Luiz Carlos Prado, professor da UFRJ, reclama da forma como as decisões vêm sendo tomadas, endossando a opinião de Medeiros:
 
— Temos que aumentar receita e reduzir despesa. Mas vamos cortar em quem gritar menos? Quem gritar pouco vai ser mais prejudicado?
 
O economista ficou especialmente indignado com o corte nas verbas do Ministério da Educação, o mais atingido pela redução imposta aos ministérios de R$ 1,9 bilhão mensal.
 
— Sob a desculpa que todos concordam, os cortes foram em cima dos mais fracos e menos articulados, como sempre acontece.
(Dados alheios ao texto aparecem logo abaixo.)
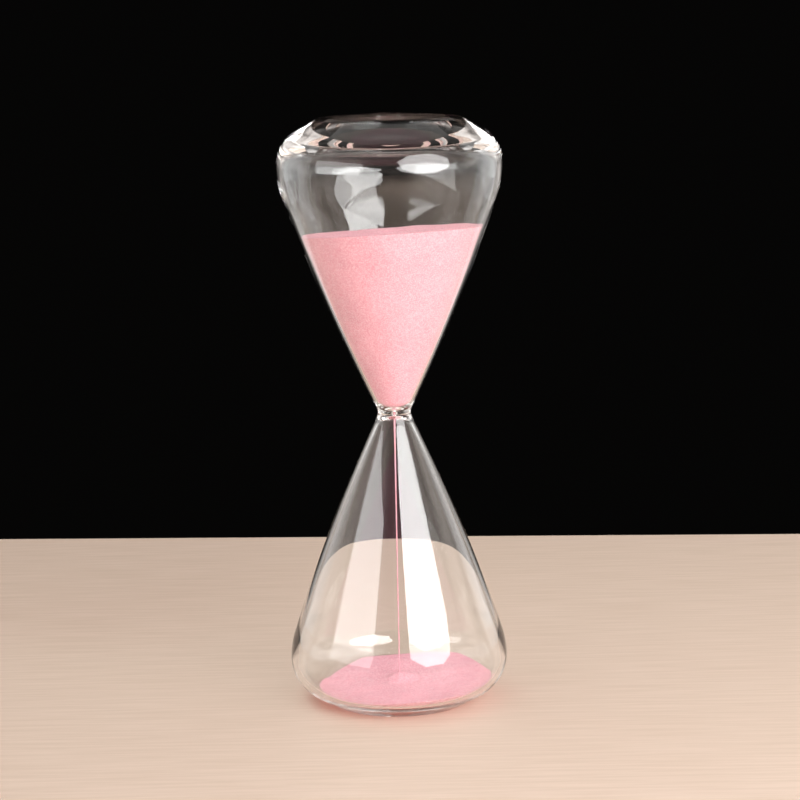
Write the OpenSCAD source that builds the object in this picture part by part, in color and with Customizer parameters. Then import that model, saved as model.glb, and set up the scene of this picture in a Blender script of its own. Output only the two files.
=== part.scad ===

Ao contrário do discurso de campanha.
 
A professora da UFF, a economista Hildete Pereira de Melo, é uma voz dissonante nessa quase unanimidade de que é necessário cortar gastos:
 
— É um falso dilema. Vai só aumentar a recessão. Todos os escritos keynesianos mostram que se cortar a carne vai ter que enxugar sangue. Há uma preocupação com a proteção da moeda diante do ciclo de financeirização da riqueza, que leva à política de austeridade. Vai trazer o Brasil de novo para a restrição das classes sociais. É o sinal para que as classes subalternas fiquem no seu lugar.
 
O mercado de trabalho tem sido o impulso para a ascensão das classes D e E para a classe C, classificado como classe média, na última década. Como se espera como consequência do ajuste fiscal uma piora do mercado de trabalho, essa ascensão pode não se dar este ano, como prevê a professora da UFF. Campelo, da FGV, lembra que a inflação mais alta vai corroer a renda das famílias e dificultar ganhos salariais em 2015. E deve empurrar os jovens que foram preservados para aumentar a escolaridade a procurar uma ocupação. A restrição do acesso ao seguro-desemprego também deve aumentar a oferta de mão de obra. Isso faz a taxa de desemprego subir. Ainda é cedo para dizer se isso realmente vai acontecer, pois o mercado de trabalho brasileiro tem se mantido firme mesmo com o pouco crescimento econômico dos últimos anos, mas a ameaça é bem clara e está exposta nas projeções que bancos e consultorias fazem para este ano.
 
Medeiros teme que o ajuste sem discussão com a sociedade vá descambar para a Justiça ou para as ruas, como aconteceu em 2013:
 
— A decisão foi no fim do ano, deliberadamente tomada para que ocorresse fora de um período que favorecesse o debate, no último dia do ano. O problema potencial disso é desencadear protestos ou ações na Justiça.
 
A Europa, onde o discurso da austeridade fiscal foi dominante desde que a crise financeira de 2008 e 2009 destruiu as finanças públicas, agora é expansionista depois da decisão do Banco Central Europeu de injetar EUR 60 bilhões mensalmente na economia. O corte de gastos público exigido na época da crise foi tamanho que as taxas de desemprego na região estão em dois dígitos. Em alguns países como a Espanha chega a mais de 20%. Há esse risco no Brasil, alerta Paulo Nogueira, mesmo com a situação fiscal daqui significativamente melhor que a encontrada em alguns países europeus:
 
— A Grécia já mostrava uma situação de grande desequilíbrio antes de a crise estourar. Com o ponto de partida tão ruim, a correção é mais difícil. A comparação com Europa não é tão simples. Mas a experiência europeia sugere uma coisa, os multiplicadores da política fiscal podem ser maiores que os esperados. Tem que tomar cuidado. Pode-se aplicar um ajuste x e ter um impacto de dois x ou 1,5 x. Tem que monitorar, para adaptar a política fiscal e monetária mais rapidamente - diz o economista que fala em caráter pessoal.
 
Diante de tanta notícia ruim, Campelo, da FGV, não vê a confiança tanto de empresários quanto do consumidor avançar nesse primeiro trimestre, mas diz que pode ocorrer alguma melhora no lado empresarial no segundo semestre. Os níveis de confiança estão nas mínimas históricas, do consumidor ao empresário da indústria.
 
Até a confiança voltar e a economia crescer como se espera, as palavras de ordem vão ser secar, controlar, enxugar, gastar com parcimônia, com cautela, o sentido da palavra austeridade, ensina o professor Deonísio da Silva.